■ **Work to complete**
Keep to the lines between the one holding "# ---- checks" and the one holding "obj.parent = empty", inclusive, and write them out exactly.

■ **Dataset excerpt**
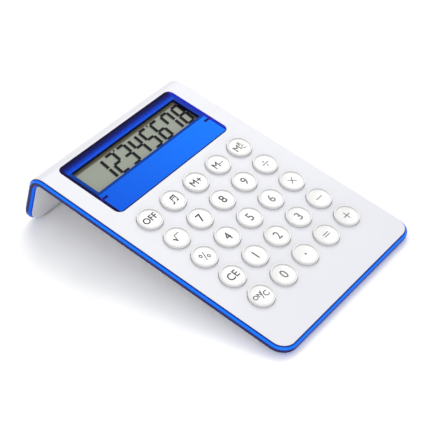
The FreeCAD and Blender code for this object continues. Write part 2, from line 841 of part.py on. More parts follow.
slope = Rotation(Vector(1, 0, 0), value("tilt"))
outline = Part.makeCompound([part.Shape for part in fixed[:2]])
span = outline.transformGeometry(Placement(Vector(), slope).toMatrix()).optimalBoundingBox()
table = -value("floor_drop * cos(tilt)")
stand = Placement(Vector(0, -(span.YMin + span.YMax) / 2, -table), slope)
for part, spot in placed:
    part.Placement = stand.multiply(Placement(spot, Rotation()))
doc.recompute()

# ---- checks and output ------------------------------------------------------

for item in doc.Objects:
    if "Invalid" in item.State or "Error" in item.State:
        raise RuntimeError(f"{item.Label} did not build: {item.State}")
for part, _ in placed:
    if part.Shape.isNull() or not part.Shape.isValid():
        raise RuntimeError(f"{part.Label} has no valid shape")

os.makedirs("parts", exist_ok=True)
for part, _ in placed:
    part.Shape.exportStep(f"parts/{part.Label}.step")
print(len(placed), "nodes written; stand at", stand.Base)
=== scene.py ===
# %% [markdown]
# # A desk calculator bent from one sheet
#
# The calculator is a thin slab whose back edge folds down into a leg as wide as the slab.
# Two white covers close on a blue edge frame.  In the slab sit a blue display panel with a liquid
# crystal display and 25 round clear keys.  The exact shapes come from CAD: this script loads them
# as a fixed frame, gives every part its finish, and replaces the parts whose looks need more than
# a plain solid.  Lengths are in metres, and most are written as a number of millimetres times MM.

# %% Load the CAD frame
import json
import math

import bmesh
import bpy
from mathutils import Matrix, Vector


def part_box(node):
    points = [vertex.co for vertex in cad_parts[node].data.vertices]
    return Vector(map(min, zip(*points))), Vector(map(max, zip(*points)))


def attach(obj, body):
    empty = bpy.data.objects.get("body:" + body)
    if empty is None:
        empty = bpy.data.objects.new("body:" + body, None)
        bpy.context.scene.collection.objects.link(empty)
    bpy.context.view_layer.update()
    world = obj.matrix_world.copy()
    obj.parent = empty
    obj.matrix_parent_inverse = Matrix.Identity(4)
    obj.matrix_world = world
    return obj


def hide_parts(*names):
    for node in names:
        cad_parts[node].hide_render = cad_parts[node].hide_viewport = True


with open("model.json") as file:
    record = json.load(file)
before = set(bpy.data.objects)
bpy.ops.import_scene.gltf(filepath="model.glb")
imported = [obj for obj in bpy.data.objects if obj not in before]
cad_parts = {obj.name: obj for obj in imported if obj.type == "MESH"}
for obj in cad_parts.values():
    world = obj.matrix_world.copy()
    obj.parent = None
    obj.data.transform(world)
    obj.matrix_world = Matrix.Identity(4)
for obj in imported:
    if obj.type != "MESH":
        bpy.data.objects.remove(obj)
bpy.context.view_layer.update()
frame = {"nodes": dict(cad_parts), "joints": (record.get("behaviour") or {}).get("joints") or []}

MM = 0.001
nodes = frame["nodes"]
print("CAD parts:", len(nodes))

# %% [markdown]
# ## The slab's own directions
#
# Keys, legends and digits lie on a slab that slopes towards the user, so they are easiest to make
# flat: X to the right, Y from the front edge to the back, Z up from the face.  One matrix then
# carries them into place.  Its slope comes from the way the keys travel, and its place from the
# circuit board, a plain plate whose middle is also the middle of its box.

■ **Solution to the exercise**
# ---- checks and output ------------------------------------------------------

for item in doc.Objects:
    if "Invalid" in item.State or "Error" in item.State:
        raise RuntimeError(f"{item.Label} did not build: {item.State}")
for part, _ in placed:
    if part.Shape.isNull() or not part.Shape.isValid():
        raise RuntimeError(f"{part.Label} has no valid shape")

os.makedirs("parts", exist_ok=True)
for part, _ in placed:
    part.Shape.exportStep(f"parts/{part.Label}.step")
print(len(placed), "nodes written; stand at", stand.Base)
=== scene.py ===
# %% [markdown]
# # A desk calculator bent from one sheet
#
# The calculator is a thin slab whose back edge folds down into a leg as wide as the slab.
# Two white covers close on a blue edge frame.  In the slab sit a blue display panel with a liquid
# crystal display and 25 round clear keys.  The exact shapes come from CAD: this script loads them
# as a fixed frame, gives every part its finish, and replaces the parts whose looks need more than
# a plain solid.  Lengths are in metres, and most are written as a number of millimetres times MM.

# %% Load the CAD frame
import json
import math

import bmesh
import bpy
from mathutils import Matrix, Vector


def part_box(node):
    points = [vertex.co for vertex in cad_parts[node].data.vertices]
    return Vector(map(min, zip(*points))), Vector(map(max, zip(*points)))


def attach(obj, body):
    empty = bpy.data.objects.get("body:" + body)
    if empty is None:
        empty = bpy.data.objects.new("body:" + body, None)
        bpy.context.scene.collection.objects.link(empty)
    bpy.context.view_layer.update()
    world = obj.matrix_world.copy()
    obj.parent = empty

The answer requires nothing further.